Physical aspects and streamline analysis on hydromagnetic nonlinear radiative flow of Carreau-Yasuda fluid

Abstract

The physical aspects of flow and heat transport analysis of non-Newtonian (Carreau-Yasuda) fluid through an upper paraboloid surface of revolution has been scrutinized. Non-linear radiation, magnetic field, heat generation are considered in this study. The governing flow equations are modeled in the formulation. The governing flow equations (PDE’s) are changed into a system of ODE’s by employing the related transformation variables. The highly non-linear and coupled ODE’s are resolved aid of Runge–Kutta fourth-order along shooting numerical procedure. The physical flow and temperature phenomena have analyzed for both Newtonian and Non-Newtonian fluid cases through plots for the dimensionless sundry variables. The fluid velocity dwindled with the escalation of the magnetic field.
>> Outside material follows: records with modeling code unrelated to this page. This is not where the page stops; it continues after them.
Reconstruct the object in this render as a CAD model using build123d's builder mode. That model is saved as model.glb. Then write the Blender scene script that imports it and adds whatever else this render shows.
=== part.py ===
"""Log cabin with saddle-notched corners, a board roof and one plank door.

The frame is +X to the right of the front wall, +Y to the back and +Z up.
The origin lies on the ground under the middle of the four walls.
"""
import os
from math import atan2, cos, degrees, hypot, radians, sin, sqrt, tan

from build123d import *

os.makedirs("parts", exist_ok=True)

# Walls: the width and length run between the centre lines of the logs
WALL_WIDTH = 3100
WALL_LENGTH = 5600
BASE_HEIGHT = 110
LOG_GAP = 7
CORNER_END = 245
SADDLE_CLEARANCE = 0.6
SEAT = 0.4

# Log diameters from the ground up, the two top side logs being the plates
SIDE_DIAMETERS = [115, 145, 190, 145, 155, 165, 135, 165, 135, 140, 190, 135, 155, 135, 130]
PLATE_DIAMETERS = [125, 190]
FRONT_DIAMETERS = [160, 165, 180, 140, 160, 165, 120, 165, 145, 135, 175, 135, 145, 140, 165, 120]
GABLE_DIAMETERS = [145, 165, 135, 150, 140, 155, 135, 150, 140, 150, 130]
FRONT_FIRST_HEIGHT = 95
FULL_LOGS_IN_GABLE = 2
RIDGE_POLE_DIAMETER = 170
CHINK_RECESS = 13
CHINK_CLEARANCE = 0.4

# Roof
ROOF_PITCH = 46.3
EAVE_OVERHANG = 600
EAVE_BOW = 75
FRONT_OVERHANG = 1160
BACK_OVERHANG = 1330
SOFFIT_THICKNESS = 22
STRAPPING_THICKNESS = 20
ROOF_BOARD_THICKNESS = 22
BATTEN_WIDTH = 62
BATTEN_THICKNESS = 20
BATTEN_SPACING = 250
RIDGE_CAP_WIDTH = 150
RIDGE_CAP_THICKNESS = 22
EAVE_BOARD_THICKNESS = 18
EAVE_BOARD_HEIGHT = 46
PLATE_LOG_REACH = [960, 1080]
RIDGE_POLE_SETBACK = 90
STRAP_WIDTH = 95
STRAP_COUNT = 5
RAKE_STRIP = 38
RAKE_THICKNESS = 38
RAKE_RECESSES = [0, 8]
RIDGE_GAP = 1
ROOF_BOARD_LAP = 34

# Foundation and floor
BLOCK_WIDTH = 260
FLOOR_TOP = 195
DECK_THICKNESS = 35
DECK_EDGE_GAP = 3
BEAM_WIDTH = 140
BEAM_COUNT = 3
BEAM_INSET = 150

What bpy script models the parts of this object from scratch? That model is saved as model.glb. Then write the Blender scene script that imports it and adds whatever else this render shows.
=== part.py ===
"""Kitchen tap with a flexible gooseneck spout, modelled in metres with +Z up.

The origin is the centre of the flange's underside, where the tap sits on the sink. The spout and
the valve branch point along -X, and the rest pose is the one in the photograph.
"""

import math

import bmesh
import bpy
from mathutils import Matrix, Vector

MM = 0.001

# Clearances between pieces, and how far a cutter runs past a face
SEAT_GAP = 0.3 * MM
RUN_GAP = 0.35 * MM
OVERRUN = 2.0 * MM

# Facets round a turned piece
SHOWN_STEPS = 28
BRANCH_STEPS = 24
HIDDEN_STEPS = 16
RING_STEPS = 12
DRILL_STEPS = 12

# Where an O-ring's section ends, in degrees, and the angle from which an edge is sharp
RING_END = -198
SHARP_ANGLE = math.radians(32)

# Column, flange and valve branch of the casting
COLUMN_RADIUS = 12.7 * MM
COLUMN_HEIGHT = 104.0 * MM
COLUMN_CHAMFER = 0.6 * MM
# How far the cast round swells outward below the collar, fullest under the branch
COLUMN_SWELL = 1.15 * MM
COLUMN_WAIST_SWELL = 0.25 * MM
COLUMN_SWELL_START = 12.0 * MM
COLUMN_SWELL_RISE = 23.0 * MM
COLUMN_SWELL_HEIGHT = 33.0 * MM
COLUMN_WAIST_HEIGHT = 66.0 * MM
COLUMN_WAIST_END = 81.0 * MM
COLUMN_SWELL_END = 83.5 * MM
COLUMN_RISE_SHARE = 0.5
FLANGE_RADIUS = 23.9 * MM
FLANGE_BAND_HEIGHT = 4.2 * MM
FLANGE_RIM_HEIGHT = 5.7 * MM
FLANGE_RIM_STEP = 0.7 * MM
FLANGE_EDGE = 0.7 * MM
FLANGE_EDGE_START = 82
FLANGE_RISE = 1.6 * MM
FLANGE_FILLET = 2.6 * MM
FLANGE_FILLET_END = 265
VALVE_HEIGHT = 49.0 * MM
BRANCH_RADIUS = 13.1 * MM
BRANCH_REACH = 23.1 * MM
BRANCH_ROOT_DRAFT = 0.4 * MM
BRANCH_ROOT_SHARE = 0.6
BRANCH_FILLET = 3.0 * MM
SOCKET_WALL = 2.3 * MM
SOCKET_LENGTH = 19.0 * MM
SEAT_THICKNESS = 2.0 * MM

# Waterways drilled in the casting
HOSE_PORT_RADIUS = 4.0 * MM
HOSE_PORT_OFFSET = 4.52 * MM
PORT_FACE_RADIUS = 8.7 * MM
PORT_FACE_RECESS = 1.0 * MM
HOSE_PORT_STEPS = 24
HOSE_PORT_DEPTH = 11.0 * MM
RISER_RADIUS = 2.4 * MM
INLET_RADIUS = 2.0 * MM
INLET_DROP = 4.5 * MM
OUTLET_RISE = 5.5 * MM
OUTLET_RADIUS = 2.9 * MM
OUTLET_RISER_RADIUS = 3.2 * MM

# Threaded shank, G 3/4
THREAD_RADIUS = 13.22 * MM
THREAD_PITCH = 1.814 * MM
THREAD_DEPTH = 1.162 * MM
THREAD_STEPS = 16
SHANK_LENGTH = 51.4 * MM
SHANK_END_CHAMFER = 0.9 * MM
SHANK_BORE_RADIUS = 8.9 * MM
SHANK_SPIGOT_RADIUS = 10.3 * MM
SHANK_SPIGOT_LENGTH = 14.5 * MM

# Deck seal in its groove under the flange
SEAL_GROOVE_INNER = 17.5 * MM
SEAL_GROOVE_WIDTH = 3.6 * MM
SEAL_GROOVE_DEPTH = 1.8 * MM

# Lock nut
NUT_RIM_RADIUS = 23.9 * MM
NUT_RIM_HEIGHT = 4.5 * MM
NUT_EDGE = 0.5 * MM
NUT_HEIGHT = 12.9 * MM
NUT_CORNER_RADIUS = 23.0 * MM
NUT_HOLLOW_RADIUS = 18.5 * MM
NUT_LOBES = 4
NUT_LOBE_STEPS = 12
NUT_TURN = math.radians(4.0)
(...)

An increase in fluid temperature is observed against the temperature ratio variable. Behaviour of fluid temperature of Newtonian fluid is excessive as compared to the Carreau-Yasuda fluid case for the exponential parameter N. The present model (Carreau-Yasuda fluid) is simplified to the viscous fluid (Newtonian fluid) case when n = 1. The streamline flow patterns are reduced for higher thermal Grashof number Gr. The numerical comparison has been deliberated with existing outcomes for a limit case. The heat augmentation analysis through Carreau-Yasuda liquid has prominent applications in non-linear science and industrial technology.